3. Still, boys will still be boys. I don’t care how old we all are, there were still plenty of gross comments, bad jokes, foul language and farts—and we liked it!

4. My buddy Pisci—our gracious host of the evening (thanks again!)—is a terrific cook. All right, I already know this, but it’s always great to be reminded. In case we weren’t manly enough with all the football, random grunting and raunchy humor, Pisci grilled bacon cheeseburgers and whipped up some of his awesome chili, which is so damned good that Channel 8 actually had to have him in to the studio to make it. To paraphrase “Talk Soup:” Sooooo meaty!

5. The New York Jets may be the worst offensive team in the NFL this year. As you no doubt know by now, I’m about as big a Jets fan as there is out there, and even I couldn’t convince myself to take any Jets offensive player. I even purposely left them off my draft lists just so I wouldn’t be accidentally tempted to take any of them. I mean, I hope I’m wrong, but after they went through the entire preseason—four games—and scored only 1 touchdown (which came last night with their backups against the Eagles’ backups), let’s just say I’m not expecting to see a lot of Tebowing on the field this year.

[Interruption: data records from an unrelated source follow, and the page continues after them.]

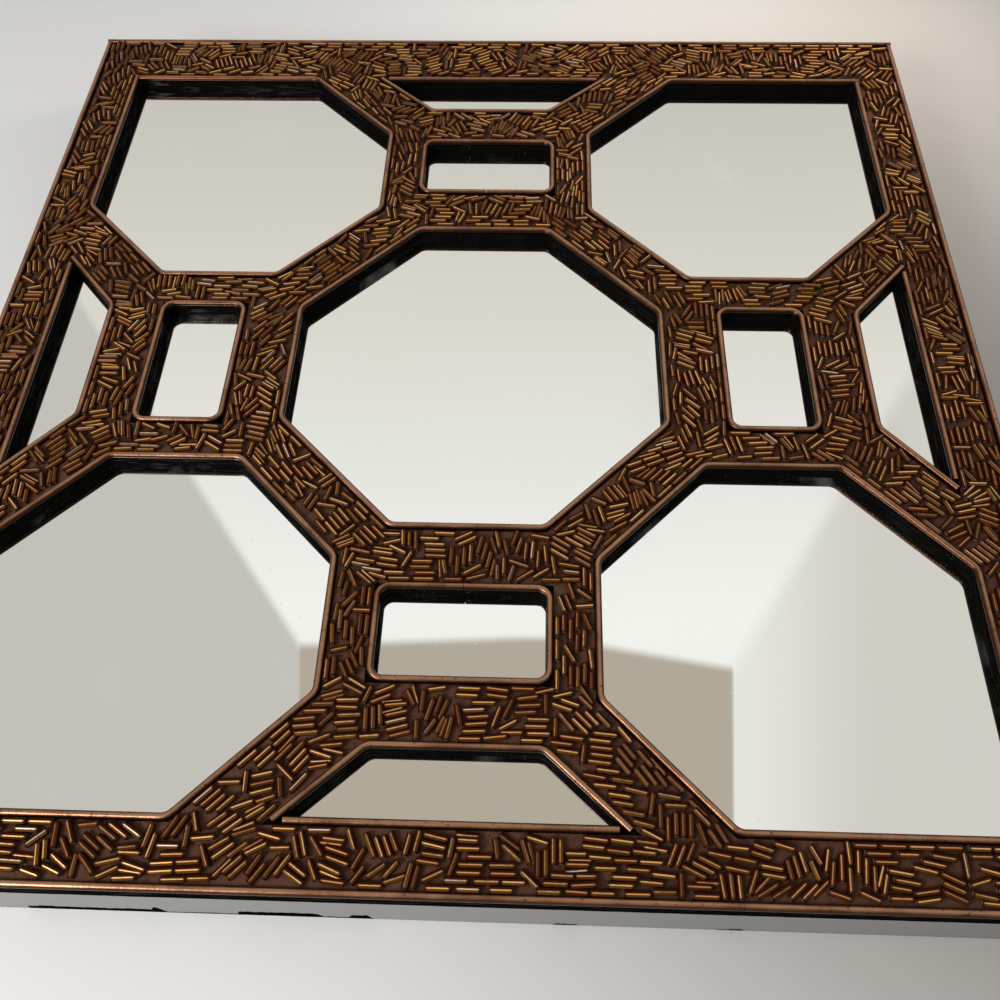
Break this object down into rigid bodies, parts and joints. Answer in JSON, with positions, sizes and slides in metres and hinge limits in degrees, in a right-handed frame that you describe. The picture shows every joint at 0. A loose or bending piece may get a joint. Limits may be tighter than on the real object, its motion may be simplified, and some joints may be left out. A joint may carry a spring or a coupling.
{
  "type": "wall mirror",
  "caption": "Square wall mirror seen through a cut board with an octagon and smaller windows, edged with copper wire, with glass bugle beads on its face and rings behind.",
  "frame": {"origin": "on the floor under the middle of the outline, with the mirror lying on its back", "axes": "+Z comes out of the mirror's face, +Y runs to the top edge as it hangs, +X runs to the right as the face is seen"},
  "size_m": [0.3522, 0.3602, 0.0331],
  "materials": {
    "grey_lacquer": "satin grey lacquer on wood",
    "board_black": "painted black, dull",
    "glue_bed": "brown painted glue, slightly rough",
    "copper_paint": "satin copper paint, worn in places",
    "bead_glass": "glossy silver-lined brown and gold glass",
    "silvered_glass": "clear silvered mirror",
    "hardboard": "plain brown hardboard",
    "pine": "raw planed softwood",
    "zinc_steel": "bright zinc plate"
  },
  "bodies": {
    "mirror": {"side_rail_bottom": "grey_lacquer", "side_rail_top": "grey_lacquer", "side_rail_left": "grey_lacquer", "side_rail_right": "grey_lacquer", "fretwork_board": "board_black", "bead_bed": "glue_bed", "mirror_pane": "silvered_glass", "backing_board": "hardboard", "retaining_strip_bottom": "pine", "retaining_strip_top": "pine", "retaining_strip_left": "pine", "retaining_strip_right": "pine", "hanger_strap_left": "zinc_steel", "hanger_strap_right": "zinc_steel", "hanger_screws": "zinc_steel", "outer_wire_bottom": "copper_paint", "outer_wire_top": "copper_paint", "outer_wire_left": "copper_paint", "outer_wire_right": "copper_paint", "octagon_wire": "copper_paint", "corner_wire_top_right": "copper_paint", "corner_wire_top_left": "copper_paint", "corner_wire_bottom_left": "copper_paint", "corner_wire_bottom_right": "copper_paint", "window_wire_top": "copper_paint", "window_wire_left": "copper_paint", "window_wire_bottom": "copper_paint", "window_wire_right": "copper_paint", "trapezoid_wire_top": "copper_paint", "trapezoid_wire_left": "copper_paint", "trapezoid_wire_bottom": "copper_paint", "trapezoid_wire_right": "copper_paint", "trapezoid_base_wire_top": "copper_paint", "trapezoid_base_wire_left": "copper_paint", "trapezoid_base_wire_bottom": "copper_paint", "trapezoid_base_wire_right": "copper_paint", "beads_top_right_corner": "bead_glass", "beads_top_left_corner": "bead_glass", "beads_bottom_left_corner": "bead_glass", "beads_bottom_right_corner": "bead_glass", "beads_top_edge_right": "bead_glass", "beads_top_edge_left": "bead_glass", "beads_left_edge_top": "bead_glass", "beads_left_edge_bottom": "bead_glass", "beads_bottom_edge_left": "bead_glass", "beads_bottom_edge_right": "bead_glass", "beads_right_edge_bottom": "bead_glass", "beads_right_edge_top": "bead_glass", "beads_top_inner_right": "bead_glass", "beads_top_inner_left": "bead_glass", "beads_left_inner_top": "bead_glass", "beads_left_inner_bottom": "bead_glass", "beads_bottom_inner_left": "bead_glass", "beads_bottom_inner_right": "bead_glass", "beads_right_inner_bottom": "bead_glass", "beads_right_inner_top": "bead_glass"},
    "ring_left": {"hanger_ring_left": "zinc_steel"},
    "ring_right": {"hanger_ring_right": "zinc_steel"}
  },
  "joints": [
    {"name": "ring_left_hinge", "type": "hinge", "parent": "mirror", "child": "ring_left", "pos_m": [-0.1629, 0.096, 0.0076], "axis": [0, 0, -1], "range_deg": [0, 165]},
    {"name": "ring_right_hinge", "type": "hinge", "parent": "mirror", "child": "ring_right", "pos_m": [0.1629, 0.096, 0.0076], "axis": [0, 0, 1], "range_deg": [0, 165]}
  ]
}
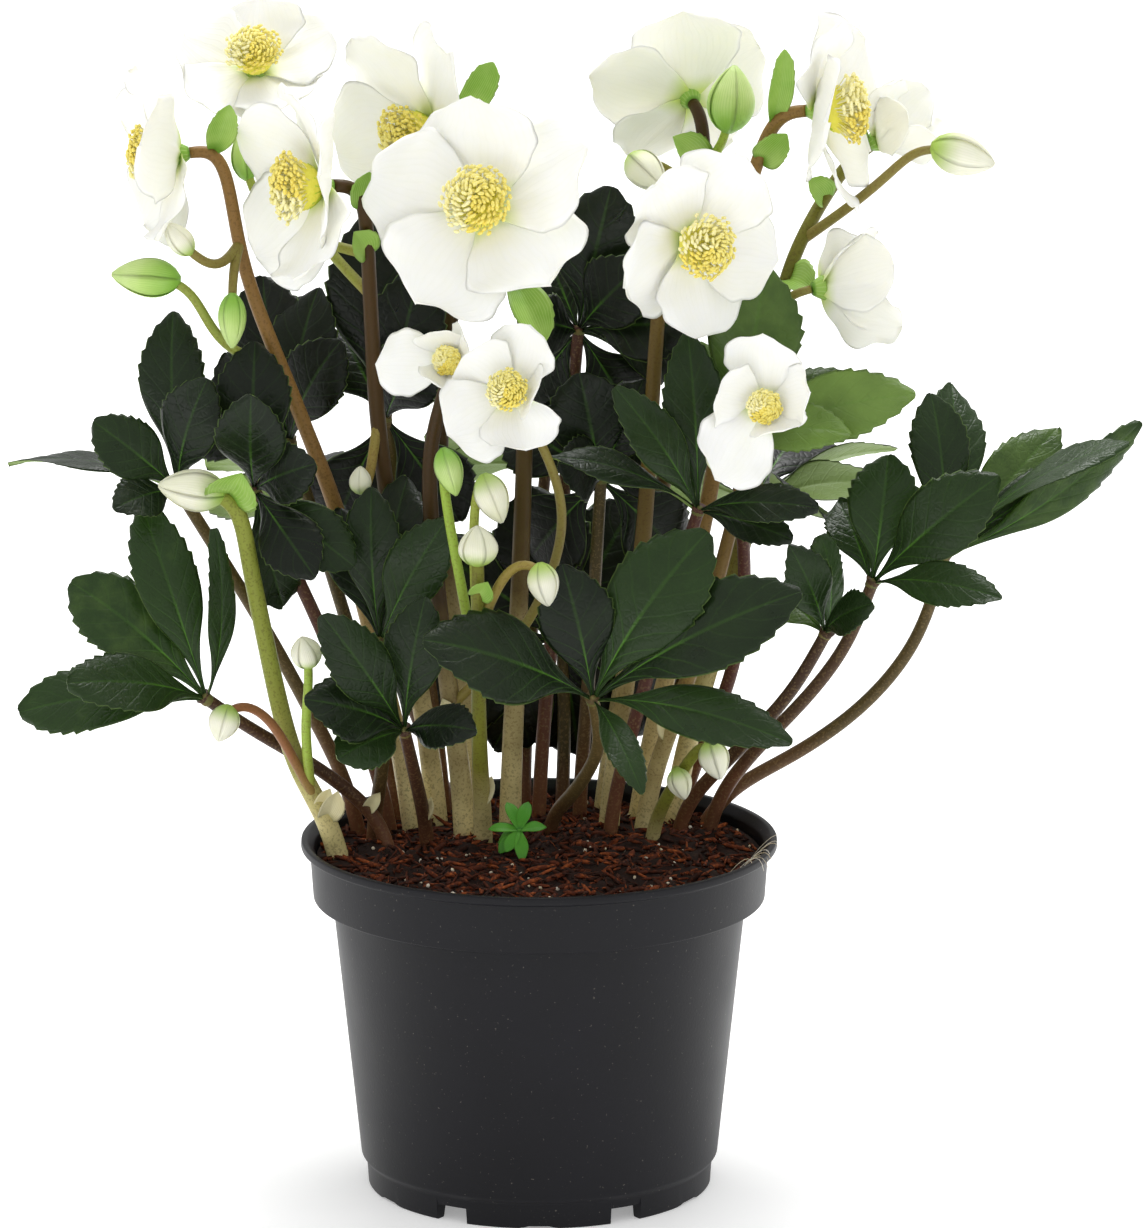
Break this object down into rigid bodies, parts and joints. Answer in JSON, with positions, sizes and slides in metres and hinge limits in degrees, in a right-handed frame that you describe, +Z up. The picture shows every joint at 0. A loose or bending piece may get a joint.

I did, however, take the Jets defense as my fantasy team defense because I think that unit will be among the best in the NFL. Not that it will matter.

As always, after the draft was over, I hated the team I assembled, but that’s how it goes—there’s always the team you want to draft, the team you do actually draft and then the team you wished you had drafted. I only hope the team I actually drafted provides me as much entertainment as hanging out with my buddies, although I don’t it’s possible.